Anti-gliadin antibodies, like those detected in coeliac disease bind to the α-2 gliadin (57–73).
This site is within the T-cell reactive "33mer" presented by DQ2.5. There has been some suggestion wheat plays a role in juvenile diabetes as antibodies to the non-glutinous seed storage glb-1 (a globulin) are implicated in crossreactive autoantigenic antibodies that destroy islet cells in the pancreas. Anti-gliadin antibodies have been found to synapsin I Omega-gliadin and the HMW Glutenin subunit antibodies have been found most commonly in individuals with exercise-induced anaphylaxis and Baker's allergy, and represent a potent class of gluten allergens. Non-glutinous proteins in wheat are also allergens, these include: LTP (albumin/globulin), thioredoxin-hB, and wheat flour peroxidase. A particular 5 residue peptide, Gln-Gln-Gln-Pro-Pro motif, has been found to be a major wheat allergen.

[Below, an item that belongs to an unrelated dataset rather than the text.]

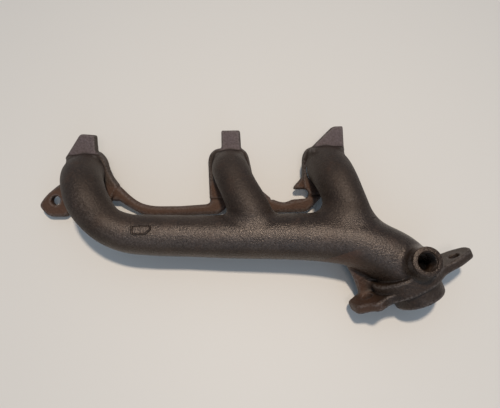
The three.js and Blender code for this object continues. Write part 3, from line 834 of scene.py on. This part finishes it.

==Taming Triticeae immunochemistry==
New immunogenic motifs appear in the literature almost monthly and new gliadin and Triticeae protein sequences appear that contain these motifs. The HLA DQ2.5 restricted peptide "IIQPQQPAQ" produced approximately 50 hits of identical sequences in NCBI-Blast search is one of several dozen known motifs whereas only a small fraction of Triticeae gluten variants have been examined. For this reason the immunochemistry is best discussed at the level of Triticeae, because it is clear that the special immunological properties of the proteins appear to have basal affinities to this taxa, appearing concentrated in wheat as a result of its three various genomes. Some current studies claim that removing the toxicity of gliadins from wheat as plausible, but, as the above illustrates, the problem is monumental. There are many gluten proteins, three genomes with many genes each for alpha, gamma, and omega gliadins. For each motif many genome-loci are present, and there are many motifs, some still not known.

Different strains of Triticeae exist for different industrial applications; durum for pasta and food pastes, two types of barley for beer, bread wheats used in different areas with different growing conditions. Replacing these motifs is not a plausible task since a contamination of 0.02% wheat in a gluten-free diet is considered to be pathogenic and would require replacing the motifs in all known regional varieties—potentially thousands of genetic modifications. Class I and antibody responses are downstream of Class II recognition and are of little remedial value in change. The innate response peptide could be a silver bullet, assuming there is only one of these per protein and only a few genome loci with the protein. Unresolved questions relevant to a complete understanding of immune responses to gluten are: Why is the rate of late onset gluten sensitivity rapidly rising? Is this truly a wheat problem, or something that is being done to wheat, or to those who are eating wheat (for example, communicable diseases a trigger? Some individuals are susceptible by genetics (early onset), but many late onset cases could have different triggers because there is nothing genetically separating the 30 to 40% of people that could have Triticeae sensitivity from the ~1% that, in their lifetime, will have some level of this disease.

Another way to make wheat less immunogenic is to insert proteolytic sites in the longer motifs (25-mer and 33-mer), facilitating more complete digestion.